Task to complete — Locate the line that contains "solids = len(shape.Solids)" and the line that contains "bpy.context.scene.collection.objects.link(empty)". Copy both of them exactly, together with every line between them, and no others.

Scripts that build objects
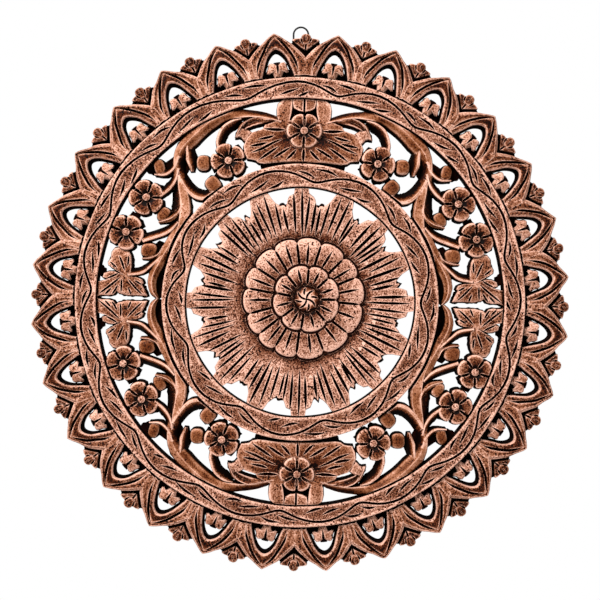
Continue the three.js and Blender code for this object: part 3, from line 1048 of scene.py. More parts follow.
@dataclass(frozen=True)
class Sunburst:
    """Rays around the rosette, blunt and wide ones by turns, with a small ray in every gap."""

    rays: int = 16
    blunt: Outline = ((0, 131.5), (3.2, 131.5), (4.3, 120.5), (6.9, 118.6), (8, 114.5), (9, 110))
    wide: Outline = ((0, 132), (2.8, 131.5), (4.9, 126), (6.3, 117), (7.6, 113), (9, 110))
    small: Sequence[float] = (110.8, 113.6, 113.2, 110.6)
    small_angles: Point = (9.8, 12.7)
    root: float = 71.0
    climb: float = 38.0
    root_height: float = 11.2
    rise: float = 6.8
    heart: Point = (3.9, 4.2)
    # Clock angle from the ray's middle, and the radii where the cut starts and ends
    blunt_cuts: Rows = ((-4.3, 78, 121), (0, 72, 125), (4.1, 75, 121), (8.6, 74, 114))
    wide_cuts: Rows = ((-6.6, 73, 115), (-2.6, 79, 124), (2.5, 73, 125), (7, 75, 115))
    gap_cuts: Rows = ((11.25, 78, 108),)
    # Distance from the rim, step down from the surface and rubbed copper with painted highlight, for the rays
    # and for the wood between them
    ray_rows: Rows = (
        (0, -2.6, 0.9), (0.7, -0.9, 1), (1.8, 0, 0.9), (9, 0.1, 0.55), (18, 0, 0.5), (28, 0, 0.5),
    )
    sawn_rows: Rows = (
        (0, -10, 0), (3.4, -9, 0), (3.8, -2, 0.9), (9, -0.4, 0.6), (18, 0, 0.5), (28, 0, 0.5),
    )
    # Radius, painted shade that darkens the rays towards the rosette, and share of the way to the rosette's
    # middle
    inner_rows: Rows = ((86, 0, 0.3), (79, 0, 0.7), (74.8, 0.16, 1), (70.8, 0.42, 1), (66, 0.9, 1))

    def height(self, x: float, y: float) -> float:
        """Return the rays' height, which sinks towards the rosette.

        Args:
            x: Place on the board.
            y: Place on the board.

        Returns:
            The height.
        """
        reach = math.hypot(x, y)
        share = min(1, max(0, (reach - self.root) / self.climb))
        return self.root_height + self.rise * math.sin(share * math.pi / 2)

    def edge(self, dice: Dice) -> list[tuple[float, float, bool]]:
        """List the outline as clock angles and radii, with a mark on the sawn wood between the rays.

        Args:
            dice: Source of the small differences.

        Returns:
            The outline, clockwise.
        """
        spots = []
        pitch = 360 / self.rays
        start, end = self.small_angles
        for number in range(self.rays):
            half = self.wide if number % 2 else self.blunt
            middle = number * pitch + dice.uniform(-0.5, 0.5)
            swell = dice.uniform(0.93, 1.07)
            left = [(-degrees, radius) for degrees, radius in reversed(half[1:])]
            for degrees, radius in (*left, *half):
                nudge = dice.uniform(-0.8, 0.8) if radius < 130 else 0.0
                spots.append((middle + degrees * swell, radius + nudge, False))
            for place, radius in enumerate(self.small):
                degrees = start + (end - start) * place / (len(self.small) - 1)
                spots.append((number * pitch + degrees, radius + dice.uniform(-1.5, 2.5), True))
        return spots

    def blank(self, dice: Dice) -> Blank:
        """Loft the sunburst from its outline to its root under the rosette.

        Args:
            dice: Source of the small differences.

        Returns:
            The plain sunburst.
        """
        outline = self.edge(dice)
        rings = [[Stop(*clock_point(angle, radius), 0) for angle, radius, _ in outline]]
        for number, rows in enumerate(zip(self.ray_rows, self.sawn_rows)):
            stops = []
            for angle, radius, between in outline:
                inset, drop, rub_and_highlight = rows[between]
                x, y = clock_point(angle, radius - inset)
                # Painted shade: the low sawn wood between the rays is dark at its lowest rows
                stops.append(Stop(x, y, self.height(x, y) + drop, rub_and_highlight, 1 if between and number < 2 else 0))
            rings.append(stops)
        for reach, wash_and_shade, share in self.inner_rows:
            middle = (self.heart[0] * share, self.heart[1] * share)
            spots = [clock_point(angle, reach, middle) for angle, _, _ in outline]
            rings.append([Stop(x, y, self.height(x, y), 0.45, wash_and_shade) for x, y in spots])
        return stack(rings, [[Face.WALL], *[[Face.WORKED]] * (len(rings) - 2)], Face.BACK, Face.WORKED)

    def strokes(self, dice: Dice) -> list[Blank]:
        """Cut the long radial strokes.

        Args:
            dice: Source of the small differences.

        Returns:
            The strokes.
        """
        strokes = []
        pitch = 360 / self.rays
        for number in range(self.rays):
            cuts = [*(self.wide_cuts if number % 2 else self.blunt_cuts), *self.gap_cuts]
            for degrees, low, high in cuts:
                angle = number * pitch + degrees + dice.uniform(-0.6, 0.6)
                tool = Gouge(dice.uniform(1.4, 1.9), dice.uniform(5, 6), 0.3, 1)
                inner = clock_point(angle + dice.uniform(-1.2, 1.2), low + dice.uniform(-3, 5))
                outer = clock_point(angle, high + dice.uniform(-3, 3))
                strokes.append(tool.cut([inner, outer], self.height, 6))
        return strokes

    def carve(self, bench: Bench, dice: Dice) -> Piece:
        """Carve the sunburst."""
        return bench.carve([self.blank(dice)], self.strokes(dice), "sunburst")


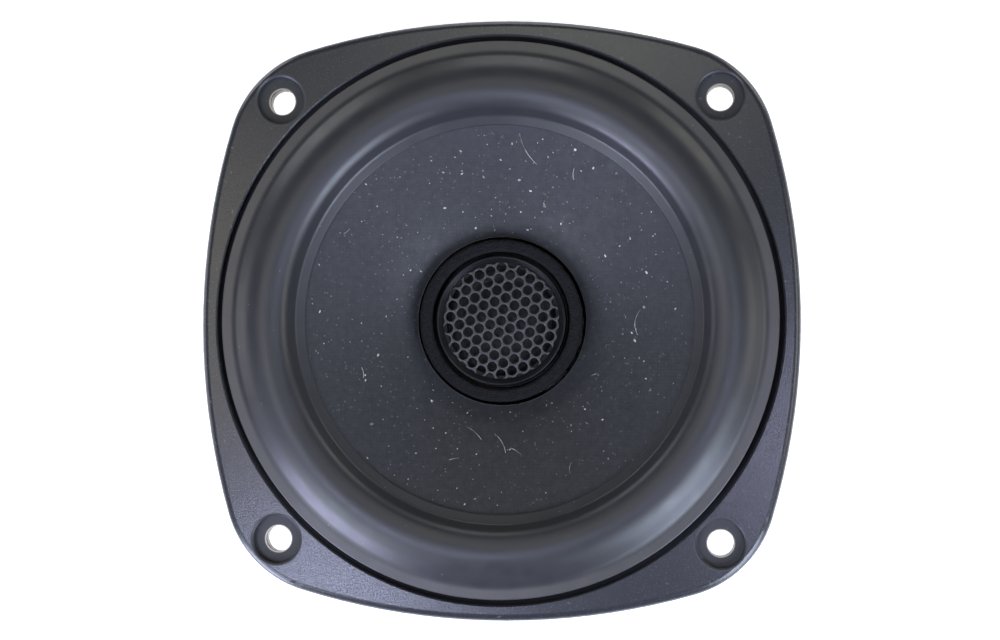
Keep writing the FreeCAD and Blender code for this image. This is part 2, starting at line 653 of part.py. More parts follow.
nodes = {
    "basket": basket(),
    "surround": surround(),
    "cone": cone(),
    "voice_coil_former": voice_coil_former(),
    "voice_coil_winding": voice_coil_winding(),
    "spider": spider(),
    "top_plate": top_plate(),
    "magnet_ring": magnet_ring(),
    "back_plate_and_pole": back_plate_and_pole(),
    "motor_screws": Part.makeCompound(motor_screws()),
    "tweeter_housing": tweeter_housing(),
    "stem_retainer": stem_retainer(),
    "foam_ring": foam_ring(),
    "tweeter_pot": tweeter_pot(),
    "tweeter_magnet": ring(0, *TWEETER_MAGNET),
    "tweeter_pole_plate": ring(0, *TWEETER_PLATE),
    "tweeter_felt": ring(0, 6.5, TWEETER_PLATE[2], TWEETER_PLATE[2] + 0.8),
    "tweeter_coil_former": ring(TWEETER_COIL_R, TWEETER_COIL_R + 0.12, TWEETER_COIL_Z[0], DOME_BASE_Z - 0.1),
    "tweeter_coil_winding": ring(TWEETER_COIL_R + 0.12, TWEETER_COIL_R + 0.4, *TWEETER_COIL_Z),
    "tweeter_dome": tweeter_dome(),
    "tweeter_dome_roll": tweeter_dome_roll(),
    "tweeter_bezel": tweeter_bezel(),
    "tweeter_grille": tweeter_grille(),
    "tweeter_lead_positive": lead_positive,
    "tweeter_lead_negative": lead_negative,
    "terminal_board": terminal_board(),
    "terminal_positive": tabs[1],
    "terminal_negative": tabs[-1],
    "terminal_rivets": Part.makeCompound([rivet(-1), rivet(1)]),
    "tinsel_lead_positive": tinsel_lead(1),
    "tinsel_lead_negative": tinsel_lead(-1),
    "crossover_capacitor": capacitor_body(),
    "capacitor_lead_in": lead_in,
    "capacitor_lead_out": lead_out,
    "lead_sleeve": sleeve,
    "solder_joints": Part.makeCompound(solder_joints()),
}

os.makedirs("parts", exist_ok=True)
for name, shape in nodes.items():
    shape.exportStep("parts/%s.step" % name)
    solids = len(shape.Solids)
    print("%-24s solids %2d valid %s volume %9.1f" % (name, solids, shape.isValid(), shape.Volume))
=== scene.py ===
import json
import math
import random

import bmesh
import bpy
import numpy as np
from mathutils import Matrix, Vector, noise as field


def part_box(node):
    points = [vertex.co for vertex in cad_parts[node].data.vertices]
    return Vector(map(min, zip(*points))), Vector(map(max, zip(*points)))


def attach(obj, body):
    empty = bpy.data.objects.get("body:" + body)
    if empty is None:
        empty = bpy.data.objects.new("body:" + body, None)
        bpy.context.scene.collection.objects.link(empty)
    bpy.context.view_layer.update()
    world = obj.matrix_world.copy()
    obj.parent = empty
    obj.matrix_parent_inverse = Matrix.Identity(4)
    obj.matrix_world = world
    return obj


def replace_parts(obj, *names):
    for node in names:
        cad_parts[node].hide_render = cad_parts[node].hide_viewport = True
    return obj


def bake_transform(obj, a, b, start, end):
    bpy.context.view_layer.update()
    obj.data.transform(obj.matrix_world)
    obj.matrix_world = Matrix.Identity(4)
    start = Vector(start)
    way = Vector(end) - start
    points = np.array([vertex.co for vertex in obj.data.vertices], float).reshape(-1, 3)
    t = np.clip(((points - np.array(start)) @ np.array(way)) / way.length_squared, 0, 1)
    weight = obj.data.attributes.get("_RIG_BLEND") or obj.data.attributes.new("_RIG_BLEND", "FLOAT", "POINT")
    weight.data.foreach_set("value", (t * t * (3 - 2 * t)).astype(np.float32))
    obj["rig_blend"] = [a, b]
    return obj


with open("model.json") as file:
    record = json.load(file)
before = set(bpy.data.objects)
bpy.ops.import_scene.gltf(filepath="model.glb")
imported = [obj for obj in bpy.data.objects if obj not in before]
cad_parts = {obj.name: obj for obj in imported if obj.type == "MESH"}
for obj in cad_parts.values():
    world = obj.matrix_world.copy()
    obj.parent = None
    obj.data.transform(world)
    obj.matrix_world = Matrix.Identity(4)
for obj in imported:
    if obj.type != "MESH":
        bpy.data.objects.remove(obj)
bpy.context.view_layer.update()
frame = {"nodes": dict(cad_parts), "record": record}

MM = 0.001
FRAME, CONE, DOME = "frame", "cone_assembly", "tweeter_diaphragm"

# ---- shapes that stand for CAD nodes, in millimetres, as in the frame ----------------------------

FLANGE_T = 6.5
SCREW_HALF = 97.5 / 2
SCREW_HOLE_R = 2.9
COUNTERBORE_R = 5.25
COUNTERBORE_Z = FLANGE_T - 2.6
GAP_R = 62.05               # middle of the gap between the surround's lip and the flange
GAP_HALF = 0.62
SEAT_Z = 4.0

LIP_R = 61.4
LIP_Z = FLANGE_T + 0.4
LIP_W = 2.4
SURROUND_T = 0.8
SURROUND_BLEND = (59.0, 46.0)   # still outside the first radius, moving fully inside the second
# front of the half roll: radius, height above the lip, rounding
ROLL = [(LIP_R, 0.0, 0.3), (58.54, 0.0, 3.15), (52.63, 4.14, 8.7), (46.89, 1.82, 3.7),
        (45.09, -1.3, 1.2), (43.0, -2.08, 0.25)]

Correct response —
    solids = len(shape.Solids)
    print("%-24s solids %2d valid %s volume %9.1f" % (name, solids, shape.isValid(), shape.Volume))
=== scene.py ===
import json
import math
import random

import bmesh
import bpy
import numpy as np
from mathutils import Matrix, Vector, noise as field


def part_box(node):
    points = [vertex.co for vertex in cad_parts[node].data.vertices]
    return Vector(map(min, zip(*points))), Vector(map(max, zip(*points)))


def attach(obj, body):
    empty = bpy.data.objects.get("body:" + body)
    if empty is None:
        empty = bpy.data.objects.new("body:" + body, None)
        bpy.context.scene.collection.objects.link(empty)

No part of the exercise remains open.